— Start of DATA SEGMENT —
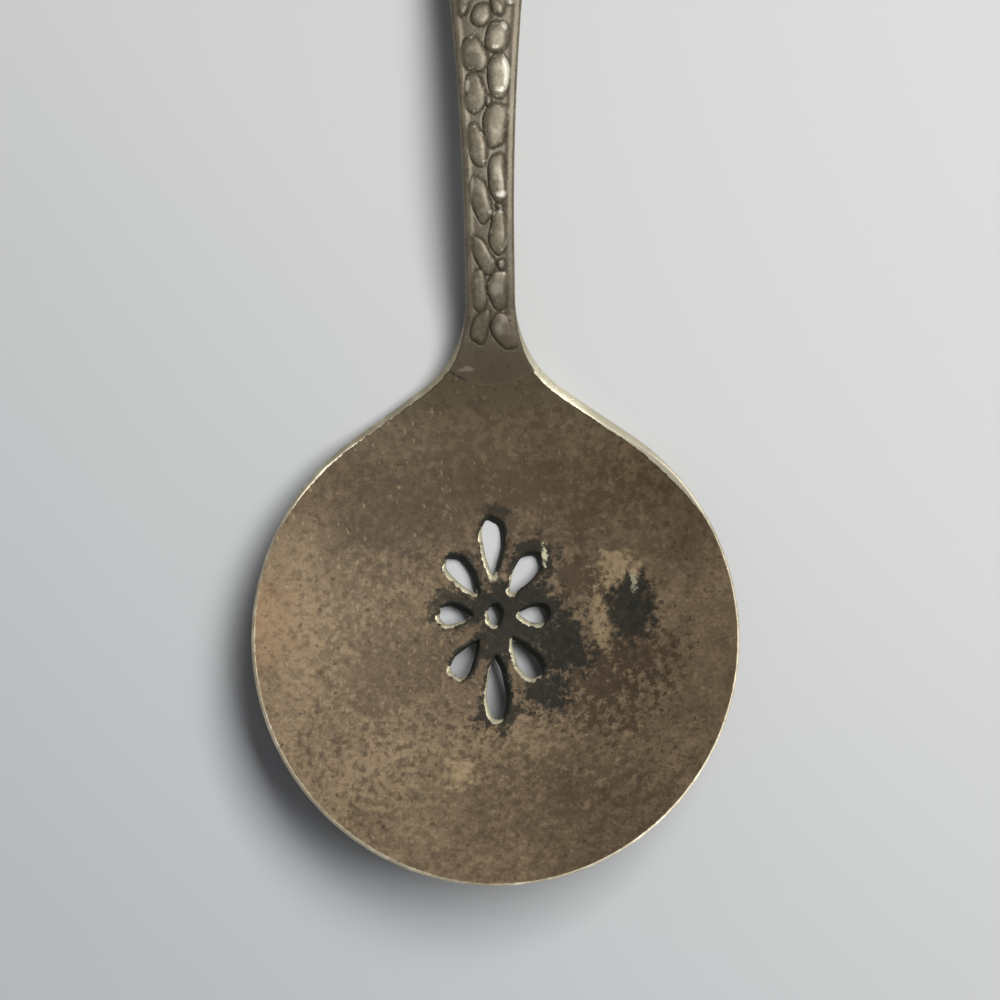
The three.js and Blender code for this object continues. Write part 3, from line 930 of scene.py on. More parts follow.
@dataclass
class Bowl(Part):
    """The raised round bowl with its shoulders, its notch and its sawn rosette."""

    piercing: Piercing
    node: ClassVar[str] = "bowl"
    slot: ClassVar[str] = "bowl_metal"
    plan: SheetPlan = field(default_factory=SheetPlan)
    spokes: tuple[int, int, int, int] = (150, 20, 70, 9)
    survey_steps: tuple[int, int, int] = (1200, 150, 200)
    past_seam: float = 25.7
    margin_rings: tuple[float, ...] = (0.12, 0.32, 0.6)
    outer_rings: int = 24
    inner_rings: int = 52
    inner_share: float = 0.5
    core: Pair = (0.3, 0.5)
    face_depth: float = 0.45

    def build(self) -> Piece:
        """Raises the bowl, cuts the notch for the handle and saws the rosette."""
        edge = self._whole_edge()
        top = self._surface(edge, upper=True)
        under = self._surface(edge, upper=False)
        piece = Bench.sheet_of_metal("bowl_dressed", top, under)
        Bench.cut(piece, self.seam.handle_side(self.seam.width), Cut.TAKE_AWAY)
        cuts = [Bench.lofted("saw_cut", self.piercing.cutter_rings(hole)) for hole in self.piercing.holes]
        Bench.cut(piece, Bench.joined(cuts), Cut.TAKE_AWAY)
        self._survey(piece)
        return piece

    def _whole_edge(self) -> Edge:
        """The bowl's edge all round, closed straight across the neck a little past the seam."""
        bowl, shoulder, fillet, across = self.spokes
        right = self.form.run({Stretch.BOWL: bowl, Stretch.SHOULDER: shoulder, Stretch.FILLET: fillet})
        right = right.part(right.y <= self.past_seam)
        x = np.linspace(right.x[-1], -right.x[-1], 2 * across + 2)
        nx = right.nx[-1] * x / right.x[-1]
        closing = Edge(x, np.full_like(x, right.y[-1]), nx, np.sqrt(1 - nx**2))
        return right.then(closing).then(right.mirrored())

    def _surface(self, edge: Edge, upper: bool) -> Array:
        """The places on the face or the underside, ring by ring from the edge in to the eye."""
        form, plan = self.form, self.plan
        bevel = form.bevel(edge.x, edge.y) if upper else np.full_like(edge.x, form.lower_edge)
        rings = []
        for share in plan.bevel_shares:
            x, y = edge.inset(share * bevel)
            if upper:
                z = form.top(x, y) - plan.bevel_fall(bevel, share, form)
            else:
                z = form.under(x, y) + plan.rub(share, form)
            rings.append(np.stack([x, y, z], 1))
        for margin in self.margin_rings:
            x, y = edge.inset(bevel + margin)
            rings.append(np.stack([x, y, form.top(x, y) if upper else form.under(x, y)], 1))
        outer_x, outer_y = x, y
        angle = np.arctan2(outer_y - self.piercing.eye_y, outer_x)
        core_x, core_y = self.core[0] * np.cos(angle), self.piercing.eye_y + self.core[1] * np.sin(angle)
        outer = np.linspace(1, self.inner_share, self.outer_rings + 1)[1:]
        inner = np.linspace(self.inner_share, 0, self.inner_rings + 1)[1:]
        for share in np.append(outer, inner):
            x, y = lerp(core_x, outer_x, share), lerp(core_y, outer_y, share)
            rings.append(np.stack([x, y, form.top(x, y) if upper else form.under(x, y)], 1))
        return np.stack(rings)

    def _survey(self, piece: Piece) -> None:
        """Notes for every vertex how far it is from the edge and from the nearest hole."""
        x, y, z = Bench.points(piece).T
        names = (Stretch.BOWL, Stretch.SHOULDER, Stretch.FILLET)
        fine = self.form.run(dict(zip(names, self.survey_steps)))
        inside, _ = distance_outside(np.abs(x), y, fine)
        hole, facing = self.piercing.survey(x, y)
        upper = smoothstep(z - (self.form.top(x, y) - self.face_depth), -FACE_FADE, FACE_FADE)
        Bench.keep_floats(piece, rim=-inside, hole=hole, facing=facing, upper=upper)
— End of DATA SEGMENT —
§ JOB
Write the material out again in its entirety, exactly as shown.

§ WRITTEN REPLY
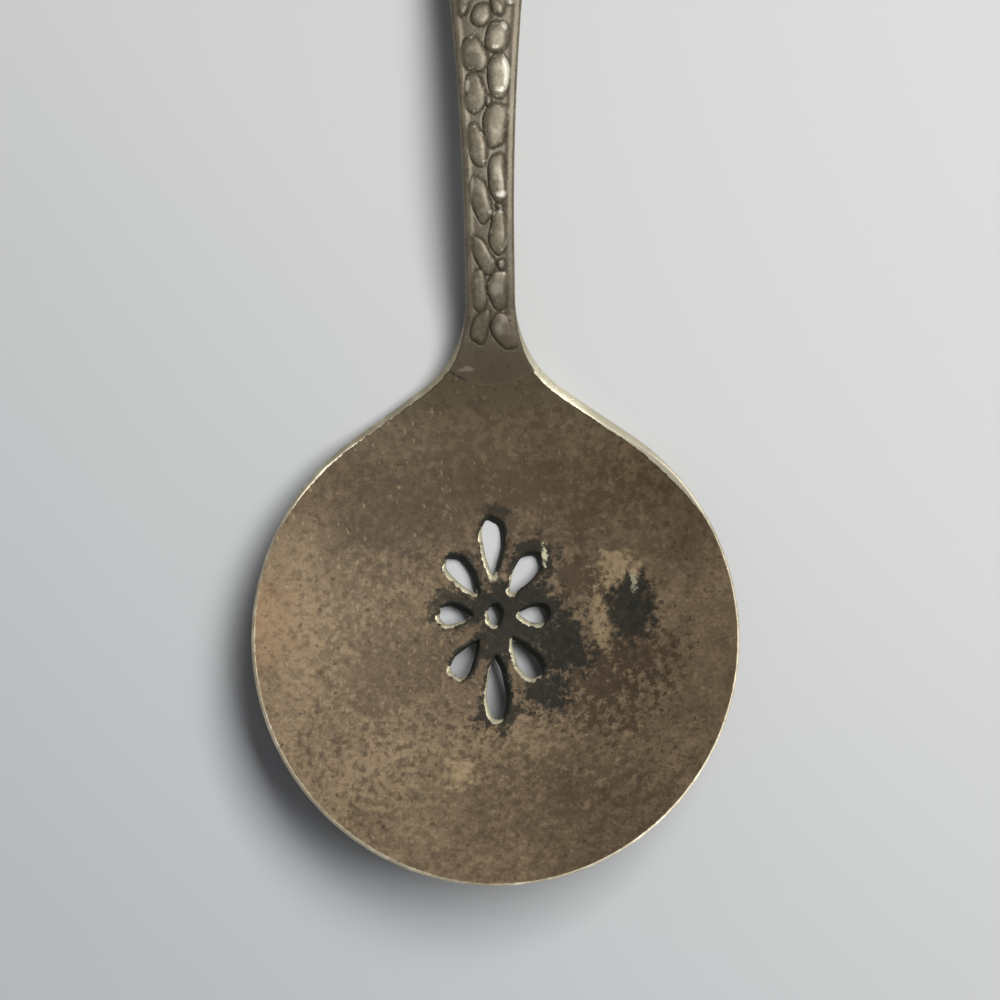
The three.js and Blender code for this object continues. Write part 3, from line 930 of scene.py on. More parts follow.
@dataclass
class Bowl(Part):
    """The raised round bowl with its shoulders, its notch and its sawn rosette."""

    piercing: Piercing
    node: ClassVar[str] = "bowl"
    slot: ClassVar[str] = "bowl_metal"
    plan: SheetPlan = field(default_factory=SheetPlan)
    spokes: tuple[int, int, int, int] = (150, 20, 70, 9)
    survey_steps: tuple[int, int, int] = (1200, 150, 200)
    past_seam: float = 25.7
    margin_rings: tuple[float, ...] = (0.12, 0.32, 0.6)
    outer_rings: int = 24
    inner_rings: int = 52
    inner_share: float = 0.5
    core: Pair = (0.3, 0.5)
    face_depth: float = 0.45

    def build(self) -> Piece:
        """Raises the bowl, cuts the notch for the handle and saws the rosette."""
        edge = self._whole_edge()
        top = self._surface(edge, upper=True)
        under = self._surface(edge, upper=False)
        piece = Bench.sheet_of_metal("bowl_dressed", top, under)
        Bench.cut(piece, self.seam.handle_side(self.seam.width), Cut.TAKE_AWAY)
        cuts = [Bench.lofted("saw_cut", self.piercing.cutter_rings(hole)) for hole in self.piercing.holes]
        Bench.cut(piece, Bench.joined(cuts), Cut.TAKE_AWAY)
        self._survey(piece)
        return piece

    def _whole_edge(self) -> Edge:
        """The bowl's edge all round, closed straight across the neck a little past the seam."""
        bowl, shoulder, fillet, across = self.spokes
        right = self.form.run({Stretch.BOWL: bowl, Stretch.SHOULDER: shoulder, Stretch.FILLET: fillet})
        right = right.part(right.y <= self.past_seam)
        x = np.linspace(right.x[-1], -right.x[-1], 2 * across + 2)
        nx = right.nx[-1] * x / right.x[-1]
        closing = Edge(x, np.full_like(x, right.y[-1]), nx, np.sqrt(1 - nx**2))
        return right.then(closing).then(right.mirrored())

    def _surface(self, edge: Edge, upper: bool) -> Array:
        """The places on the face or the underside, ring by ring from the edge in to the eye."""
        form, plan = self.form, self.plan
        bevel = form.bevel(edge.x, edge.y) if upper else np.full_like(edge.x, form.lower_edge)
        rings = []
        for share in plan.bevel_shares:
            x, y = edge.inset(share * bevel)
            if upper:
                z = form.top(x, y) - plan.bevel_fall(bevel, share, form)
            else:
                z = form.under(x, y) + plan.rub(share, form)
            rings.append(np.stack([x, y, z], 1))
        for margin in self.margin_rings:
            x, y = edge.inset(bevel + margin)
            rings.append(np.stack([x, y, form.top(x, y) if upper else form.under(x, y)], 1))
        outer_x, outer_y = x, y
        angle = np.arctan2(outer_y - self.piercing.eye_y, outer_x)
        core_x, core_y = self.core[0] * np.cos(angle), self.piercing.eye_y + self.core[1] * np.sin(angle)
        outer = np.linspace(1, self.inner_share, self.outer_rings + 1)[1:]
        inner = np.linspace(self.inner_share, 0, self.inner_rings + 1)[1:]
        for share in np.append(outer, inner):
            x, y = lerp(core_x, outer_x, share), lerp(core_y, outer_y, share)
            rings.append(np.stack([x, y, form.top(x, y) if upper else form.under(x, y)], 1))
        return np.stack(rings)

    def _survey(self, piece: Piece) -> None:
        """Notes for every vertex how far it is from the edge and from the nearest hole."""
        x, y, z = Bench.points(piece).T
        names = (Stretch.BOWL, Stretch.SHOULDER, Stretch.FILLET)
        fine = self.form.run(dict(zip(names, self.survey_steps)))
        inside, _ = distance_outside(np.abs(x), y, fine)
        hole, facing = self.piercing.survey(x, y)
        upper = smoothstep(z - (self.form.top(x, y) - self.face_depth), -FACE_FADE, FACE_FADE)
        Bench.keep_floats(piece, rim=-inside, hole=hole, facing=facing, upper=upper)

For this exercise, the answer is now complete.